_EXERCISE TASK_.
Using the records below, report how many lines hold "only", with no extra text.

_DATA ROWS_.
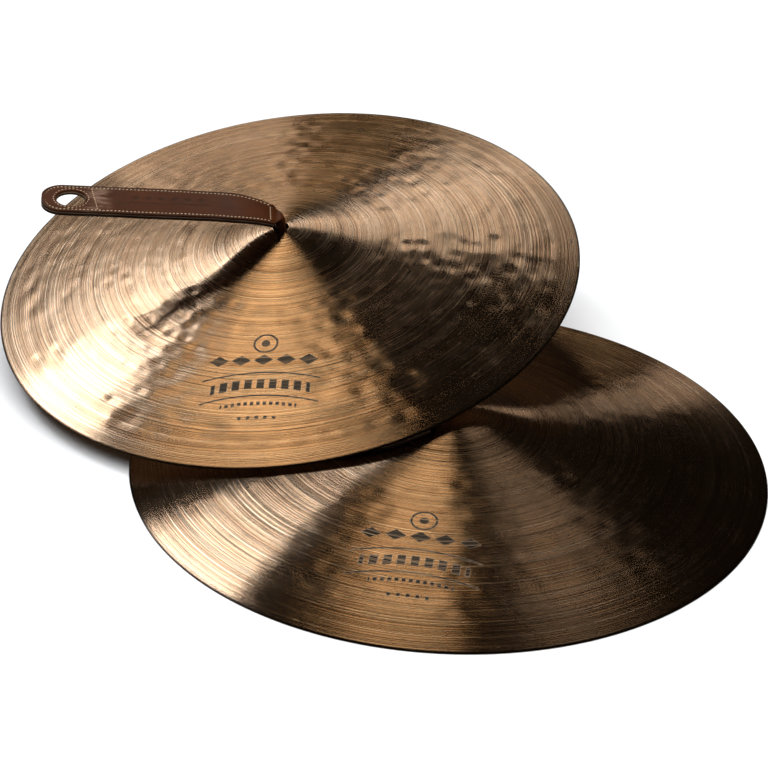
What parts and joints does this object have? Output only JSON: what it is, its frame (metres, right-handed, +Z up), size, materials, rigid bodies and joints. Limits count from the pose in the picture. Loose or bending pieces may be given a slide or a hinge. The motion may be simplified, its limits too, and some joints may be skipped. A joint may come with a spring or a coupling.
{
  "type": "hand cymbals",
  "caption": "Pair of domed bronze hand cymbals with stitched leather straps knotted inside their bells, one lying flat and one leaning over it.",
  "frame": {"origin": "middle of the pair's footprint, on the surface that the lower cymbal lies on", "axes": "+Z up, the lower cymbal's axis; the upper cymbal leans over the lower one from the -X +Y side, its strap points to -X; seen from -Y as in use"},
  "size_m": [0.5803, 0.6194, 0.1404],
  "materials": {
    "bronze": "lathed and hammered bronze, glossy",
    "leather": "brown waxed strap leather, smooth grain",
    "dark_leather": "dark leather underlayer with cut edges",
    "felt": "thin pale stiffening layer seen only at the strap's edge",
    "thread": "waxed tan thread"
  },
  "bodies": {
    "lower_cymbal": {"lower_cymbal": "bronze"},
    "lower_strap": {"lower_edge_thread": "thread", "lower_eye_cross_thread": "thread", "lower_eye_thread": "thread", "lower_knot": "leather", "lower_knot_washer": "dark_leather", "lower_neck_cross_thread": "thread", "lower_strap_back": "dark_leather", "lower_strap_face": "leather", "lower_strap_neck": "leather", "lower_strap_pad": "felt", "lower_thong": "leather"},
    "upper_cymbal": {"upper_cymbal": "bronze"},
    "upper_thong": {"upper_thong": "leather", "upper_knot_washer": "dark_leather", "upper_knot": "leather"},
    "upper_strap": {"upper_edge_thread": "thread", "upper_eye_cross_thread": "thread", "upper_eye_thread": "thread", "upper_neck_cross_thread": "thread", "upper_strap_back": "dark_leather", "upper_strap_face": "leather", "upper_strap_neck": "leather", "upper_strap_pad": "felt"}
  },
  "joints": [
    {"name": "lower_strap_swivel", "type": "hinge", "parent": "lower_cymbal", "child": "lower_strap", "pos_m": [0.06146, -0.08113, 0.038], "axis": [0, 0, 1], "range_deg": [-25, 0]},
    {"name": "upper_cymbal_lift", "type": "slide", "parent": "lower_cymbal", "child": "upper_cymbal", "axis": [0, 0, 1], "range_m": [0, 0.3]},
    {"name": "upper_strap_swivel", "type": "hinge", "parent": "upper_cymbal", "child": "upper_thong", "pos_m": [-0.06824, 0.07768, 0.10457], "axis": [-0.1248, -0.1873, 0.9743], "continuous": true},
    {"name": "upper_strap_lift", "type": "hinge", "parent": "upper_thong", "child": "upper_strap", "pos_m": [-0.06886, 0.07674, 0.10945], "axis": [-0.1392, 0.9903, 0], "range_deg": [-23, 75]}
  ]
}
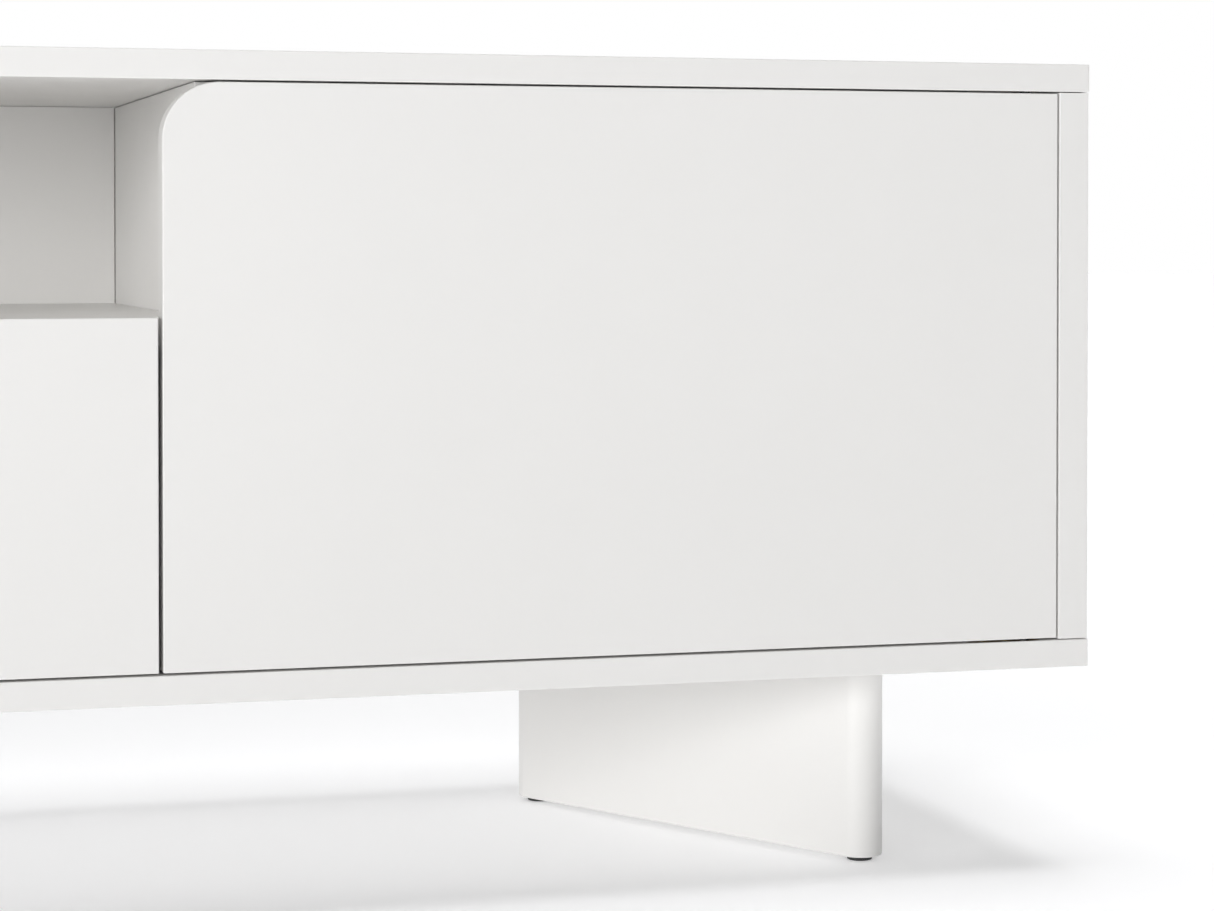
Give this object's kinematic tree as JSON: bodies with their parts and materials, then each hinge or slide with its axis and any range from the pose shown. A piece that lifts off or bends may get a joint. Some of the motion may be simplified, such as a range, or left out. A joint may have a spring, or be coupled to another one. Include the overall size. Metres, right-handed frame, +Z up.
{
  "type": "tv stand",
  "caption": "Low TV stand with a hinged door in each end bay, an open niche over a drawer between them, and slab legs set at an angle under the end bays.",
  "frame": {"origin": "on the floor, under the middle of the stand", "axes": "+X to the right along the stand's width as seen from the front, +Y from the front to the back, +Z up"},
  "size_m": [1.8, 0.42, 0.5285],
  "materials": {
    "lacquer": "satin white lacquer on board",
    "shelf_board": "matt white melamine on board",
    "steel": "zinc-plated steel",
    "black_steel": "black-oxide steel",
    "brass": "plain brass",
    "magnet": "nickel-plated magnet",
    "glide": "black plastic",
    "bumper_pad": "soft clear pad"
  },
  "bodies": {
    "carcass": {"adjustable_shelf_left": "shelf_board", "adjustable_shelf_right": "shelf_board", "back_panel": "lacquer", "bottom_panel": "lacquer", "cabinet_rail_left": "steel", "cabinet_rail_right": "steel", "catch_magnet_left": "magnet", "catch_magnet_right": "magnet", "door_bumper_left": "bumper_pad", "door_bumper_right": "bumper_pad", "drawer_bumper_left": "bumper_pad", "drawer_bumper_right": "bumper_pad", "glide_left_front": "glide", "glide_left_rear": "glide", "glide_right_front": "glide", "glide_right_rear": "glide", "leg_bolt_left_front": "steel", "leg_bolt_left_rear": "steel", "leg_bolt_right_front": "steel", "leg_bolt_right_rear": "steel", "leg_left": "lacquer", "leg_right": "lacquer", "niche_shelf": "lacquer", "partition_left": "lacquer", "partition_right": "lacquer", "pivot_socket_left_bottom": "brass", "pivot_socket_left_top": "brass", "pivot_socket_right_bottom": "brass", "pivot_socket_right_top": "brass", "rail_packing_left": "shelf_board", "rail_packing_right": "shelf_board", "shelf_pin_left_inner_front": "steel", "shelf_pin_left_inner_rear": "steel", "shelf_pin_left_outer_front": "steel", "shelf_pin_left_outer_rear": "steel", "shelf_pin_right_inner_front": "steel", "shelf_pin_right_inner_rear": "steel", "shelf_pin_right_outer_front": "steel", "shelf_pin_right_outer_rear": "steel", "side_panel_left": "lacquer", "side_panel_right": "lacquer", "top_panel": "lacquer"},
    "left_door": {"door_left": "lacquer", "pivot_leaf_left_top": "black_steel", "pivot_leaf_left_bottom": "black_steel", "strike_plate_left": "steel"},
    "right_door": {"door_right": "lacquer", "pivot_leaf_right_top": "black_steel", "pivot_leaf_right_bottom": "black_steel", "strike_plate_right": "steel"},
    "drawer": {"drawer_front": "lacquer", "drawer_side_left": "lacquer", "drawer_side_right": "lacquer", "drawer_back": "lacquer", "drawer_bottom": "shelf_board", "drawer_rail_left": "steel", "drawer_rail_right": "steel"}
  },
  "joints": [
    {"name": "left_door_hinge", "type": "hinge", "parent": "carcass", "child": "left_door", "pos_m": [-0.8576, -0.203, 0.1535], "axis": [0, 0, -1], "range_deg": [0, 110]},
    {"name": "right_door_hinge", "type": "hinge", "parent": "carcass", "child": "right_door", "pos_m": [0.8576, -0.203, 0.1535], "axis": [0, 0, 1], "range_deg": [0, 110]},
    {"name": "drawer_slide", "type": "slide", "parent": "carcass", "child": "drawer", "axis": [0, -1, 0], "range_m": [0, 0.26]}
  ]
}
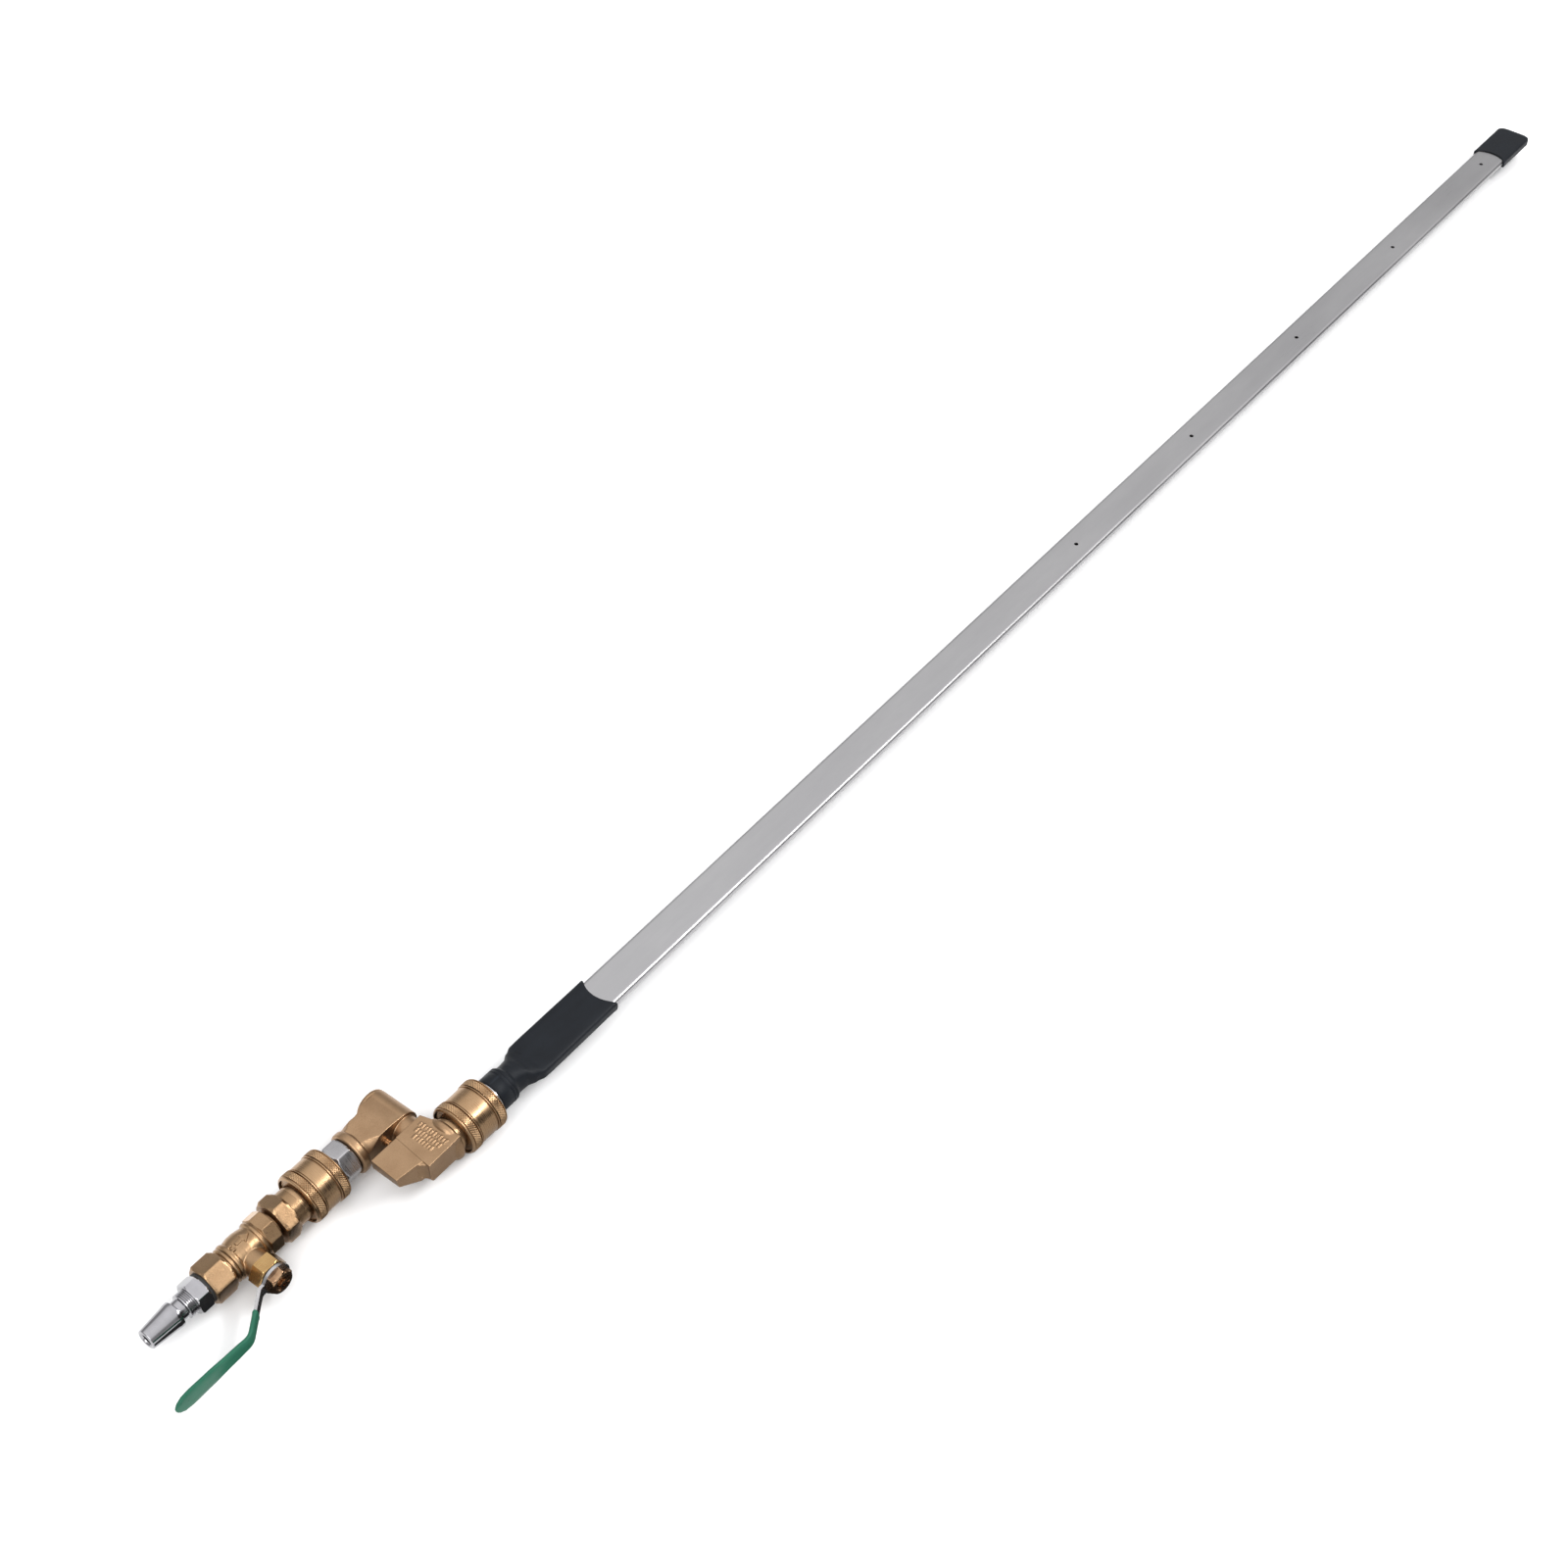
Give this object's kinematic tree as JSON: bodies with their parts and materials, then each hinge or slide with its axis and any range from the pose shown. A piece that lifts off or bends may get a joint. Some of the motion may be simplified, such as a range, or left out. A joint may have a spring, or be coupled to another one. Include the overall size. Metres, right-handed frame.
{
  "type": "flat blade spray lance",
  "caption": "Cleaning lance: long flat hollow blade with jets in one face, black boot and tip cap, offset brass swivel, sleeve couplers, lever ball valve and hose plug.",
  "frame": {"origin": "centre of the seal land of the inlet plug, on the inlet pipe axis", "axes": "+X along the pipe and the lance towards the blade's tip, +Z out of the blade's jet face, +Y away from the lance's side of the swivel"},
  "size_m": [1.1417, 0.0512, 0.0248],
  "materials": {
    "valve_brass": "forged brass, satin",
    "turned_brass": "turned brass, satin",
    "cast_brass": "cast brass, matt tumbled",
    "chrome_plate": "bright chrome plate",
    "nickel_plate": "dull nickel plate",
    "spring_steel": "hardened steel",
    "stainless_blade": "satin stainless",
    "black_vinyl": "semi-matt black vinyl",
    "seal_rubber": "black nitrile",
    "ptfe": "white PTFE",
    "zinc_plate": "zinc plated pressing",
    "green_vinyl": "dipped vinyl, semi-gloss",
    "copper_tone": "copper flashed brass"
  },
  "bodies": {
    "valve": {"inlet_plug": "chrome_plate", "inlet_gasket": "seal_rubber", "valve_end_cap": "valve_brass", "valve_body": "valve_brass", "seat_inlet": "ptfe", "seat_outlet": "ptfe", "stem_packing": "ptfe", "gland_nut": "valve_brass", "lower_adapter": "valve_brass", "lower_coupler_body": "turned_brass", "lower_lock_balls": "spring_steel", "lower_sleeve_spring": "spring_steel", "lower_snap_ring": "spring_steel", "lower_plug_seal": "seal_rubber", "lower_poppet": "turned_brass", "lower_poppet_spring": "spring_steel"},
    "lever": {"valve_ball": "spring_steel", "valve_stem": "copper_tone", "lever_arm": "zinc_plate", "lever_grip": "green_vinyl", "lever_nut": "copper_tone"},
    "lower_sleeve": {"lower_sleeve": "turned_brass"},
    "swivel_inlet_side": {"lower_nipple": "nickel_plate", "swivel_inlet": "cast_brass", "swivel_spindle": "spring_steel", "barrel_cap": "cast_brass", "stop_pin": "turned_brass", "swivel_washer": "ptfe", "spindle_o_rings": "seal_rubber"},
    "swivel_outlet_side": {"swivel_outlet": "cast_brass", "spindle_pins": "spring_steel", "upper_coupler_body": "turned_brass", "upper_lock_balls": "spring_steel", "upper_sleeve_spring": "spring_steel", "upper_snap_ring": "spring_steel", "upper_plug_seal": "seal_rubber"},
    "upper_sleeve": {"upper_sleeve": "turned_brass"},
    "lance": {"lance_nipple": "nickel_plate", "blade_ferrule": "spring_steel", "lance_boot": "black_vinyl", "lance_blade": "stainless_blade", "blade_end_plug": "stainless_blade", "tip_cap": "black_vinyl"}
  },
  "joints": [
    {"name": "lever_turn", "type": "hinge", "parent": "valve", "child": "lever", "pos_m": [0.037, -0.02, 0], "axis": [0, 1, 0], "range_deg": [0, 90]},
    {"name": "lower_sleeve_slide", "type": "slide", "parent": "valve", "child": "lower_sleeve", "axis": [1, 0, 0], "range_m": [-0.003, 0], "stiffness_N_per_m": 2500, "springref_m": 0.004, "deforming": ["lower_sleeve_spring"]},
    {"name": "lower_coupler_spin", "type": "hinge", "parent": "valve", "child": "swivel_inlet_side", "pos_m": [0.09, 0, 0], "axis": [1, 0, 0], "continuous": true},
    {"name": "swivel_turn", "type": "hinge", "parent": "swivel_inlet_side", "child": "swivel_outlet_side", "pos_m": [0.121, -0.014, 0], "axis": [0, 1, 0], "range_deg": [-90, 90]},
    {"name": "upper_sleeve_slide", "type": "slide", "parent": "swivel_outlet_side", "child": "upper_sleeve", "axis": [1, 0, 0], "range_m": [-0.003, 0], "stiffness_N_per_m": 2500, "springref_m": 0.004, "deforming": ["upper_sleeve_spring"]},
    {"name": "lance_spin", "type": "hinge", "parent": "swivel_outlet_side", "child": "lance", "pos_m": [0.155, -0.0264, 0], "axis": [1, 0, 0], "continuous": true}
  ]
}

_FINISHED EXERCISE_.
2